COLEMAN: Fuck's sake. I gotta put up with an outta touch naked ghost for this?

SHOCKEY: Trust me, he'll come in handy. And if he throws his keys at you, just humor him, please?

COLEMAN: Fuck me...

(JUMP CUT: Inside a car. COLEMAN driving. SHOCKEY rides shotgun.)

COLEMAN: I think we need us a confidence man.


COLEMAN: Con man. Somebody with the appearance of a pathetic loser, but has ice water in his veins. Somebody who can take all sorts of verbal and physical abuse and not crack. And he's gotta have a talent, something that can disarm our mark.
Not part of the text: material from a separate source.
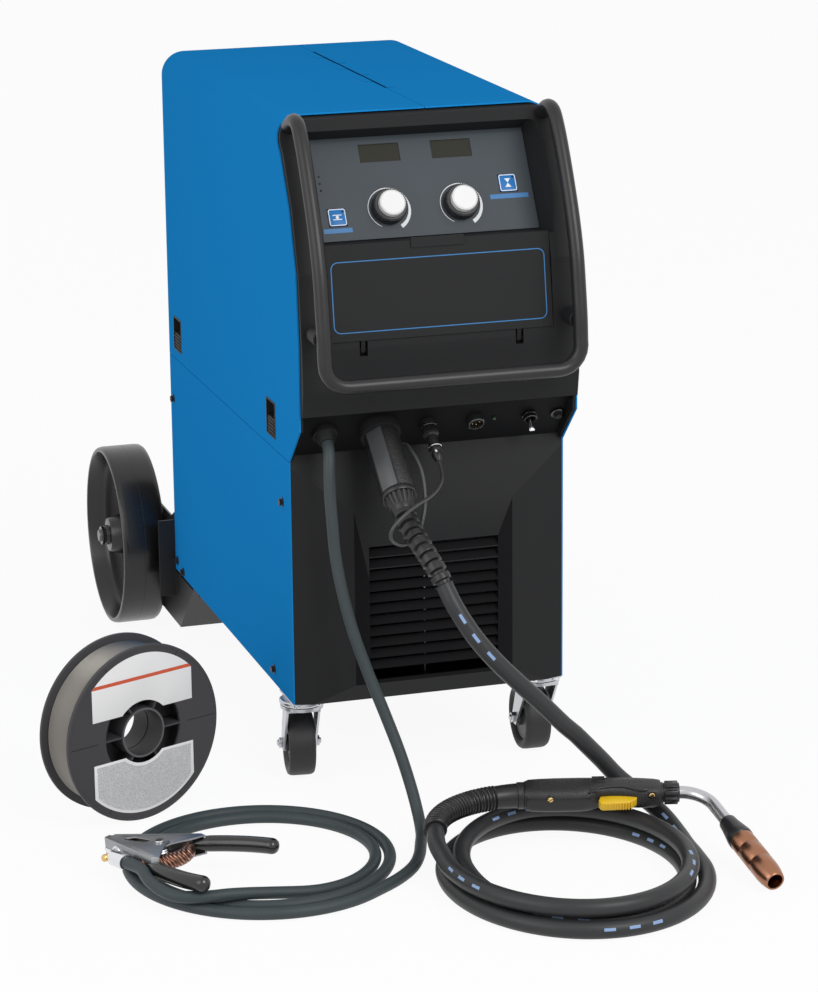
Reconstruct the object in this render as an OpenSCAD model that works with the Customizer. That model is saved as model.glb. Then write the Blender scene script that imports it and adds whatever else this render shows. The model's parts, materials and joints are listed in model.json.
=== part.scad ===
/* [Cabinet] */
// Width of the cabinet over its side panels
cab_w = 318; // [312:1:330]
// Depth of the cabinet, from the edges of its lower front to the rear panel
cab_d = 560; // [540:1:600]
// Height of the top panel above the floor
cab_top = 760; // [750:1:790]
// Height of the underside above the floor
cab_bottom = 105; // [102:1:112]
// Thickness of the sheet metal
sheet = 1.6; // [1.2:0.1:2]
// Outside radius of the two long top edges
top_r = 28; // [20:1:34]
// Distance of the door's hinge seam from the centre plane
seam_x = 14; // [8:1:20]
// Height of the loading door's side, from the top panel down to its seam
door_h = 375; // [365:1:380]

/* [Lower front] */
// How far the middle of the lower front stands out from its edges
bulge = 20; // [12:1:24]
// Half the width of the flat middle of the lower front
bulge_half = 92; // [84:1:100]
// Height of the sloped shelf below the connector panel
shelf_h = 63; // [55:1:70]
// Height of the opening that holds the connectors
recess_h = 56; // [52:1:60]
// Lean of the connector panel, so that its plugs point down
wall_tilt = 38; // [34:1:40]
// Wall of the moulded front pieces
moulding = 3; // [2.5:0.1:3.4]
// Number of air slots
louvres = 12; // [8:1:13]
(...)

SHOCKEY: I know just the guy...

(JUMP CUT: Inside a dumpster.)

SHOCKEY: You want the gig?

JOEY THE PIANO MAN: Do I?!? I'll do whatever you need! Hey, you gonna eat that pizza crust?

(CUT TO: Back in the car. SHOCKEY drives this time.)

SHOCKEY: Okay, we should have the rest of the guys lined up.


SHOCKEY: We need...

SHOCKEY: A distraction...

SHOCKEY: And a hooligan.

COLEMAN: Really? You want the guy who dresses like Master Chief from Halo? AND Ryan Perrilloux?

SHOCKEY: Perrilloux's a loose cannon. And pretty dim. We need somebody stupid enough to fuck up a perfect situation on our team.

COLEMAN: That doesn't make a lick of sense, J-Shock.

SHOCKEY: That's why it'll work. It's too stupid to fail!

COLEMAN: And Master Chief?

SHOCKEY: Dude, Master Chief is one of my 'Five Favorite People' on Facebook. He taught me the one important rule in life: I. NEED. A. WEAPON. Gotta stay ready and focused, Coleman.

COLEMAN: Are you drunk?

SHOCKEY: Not yet. Oh, and we'll have Kim Kardashian's ass running interference for us.


COLEMAN: Couldn't score a picture of it, J-Shock?

SHOCKEY: Dude, there ain't enough pixels on this fucking screen for it, brosef.

(CUT TO: Nightclub in the French Quarter. Both Shockey and Coleman are sitting at the bar, nursing daiquiris.)

SHOCKEY: Now that's what I call a team!

(Coleman, leaning against the bar, says nothing.)

SHOCKEY: You think we need one more?

(Coleman remains quiet.)

SHOCKEY: Yeah, we need one more.

(CUT TO: Shockey, Coleman and Brees are standing in a massive loft in the Warehouse District. Dozens of cats are crawling on the furniture and sitting on the shelves.)

SHOCKEY: So, you wanna help us?

BREES: You want a chance to sit at the cool kids' table? This is it.


COLEMAN: Man, lets kick outta here, guys. This dude ain't gonna help us.

MORSTEAD: You don't know what real loss is, Roddie! Those Texan asshats messed with the wrong punter!

(The trio exchanges confused looks.)

BREES: Uh, what are you talking about, Tommy?


(The three guys avert their eyes in ghastly horror.)

MORSTEAD: (Sobbing.) Look at him!! LOOK-AT-HIM!! My bloodlust has been stoked, gentlemen!

SHOCKEY: Hey, the fucking punter's onboard! Time to rock and roll, my bros!

MORSTEAD: Wait a second, I'm not ready.


(Morstead pulls out a giant broadsword and holds it in front of him.)

COLEMAN: The fuck is he doing?

BREES & SHOCKEY: Shit. We know where this is going...

(Morstead dives in the air with the sword. Lightning flashes and a loud boom shatters the glass in the loft.)


(Brees buries his head in his hands. Shockey falls to the floor and laughs hysterically. Coleman is not amused.)

COLEMAN: Dude, what the fuck is wrong with white people?

SHOCKEY'S ELEVEN. A Spike Lee joint.


Saintsational said...

Your best work to date.

Mr. Held Over said...

Can I get a "boom rec'd it" on CSC?

Michelle said...

Dude . . . I'm still laughing at that damn cat!!!

And that thundercat costume is actually pretty sweet. Know where I can get one?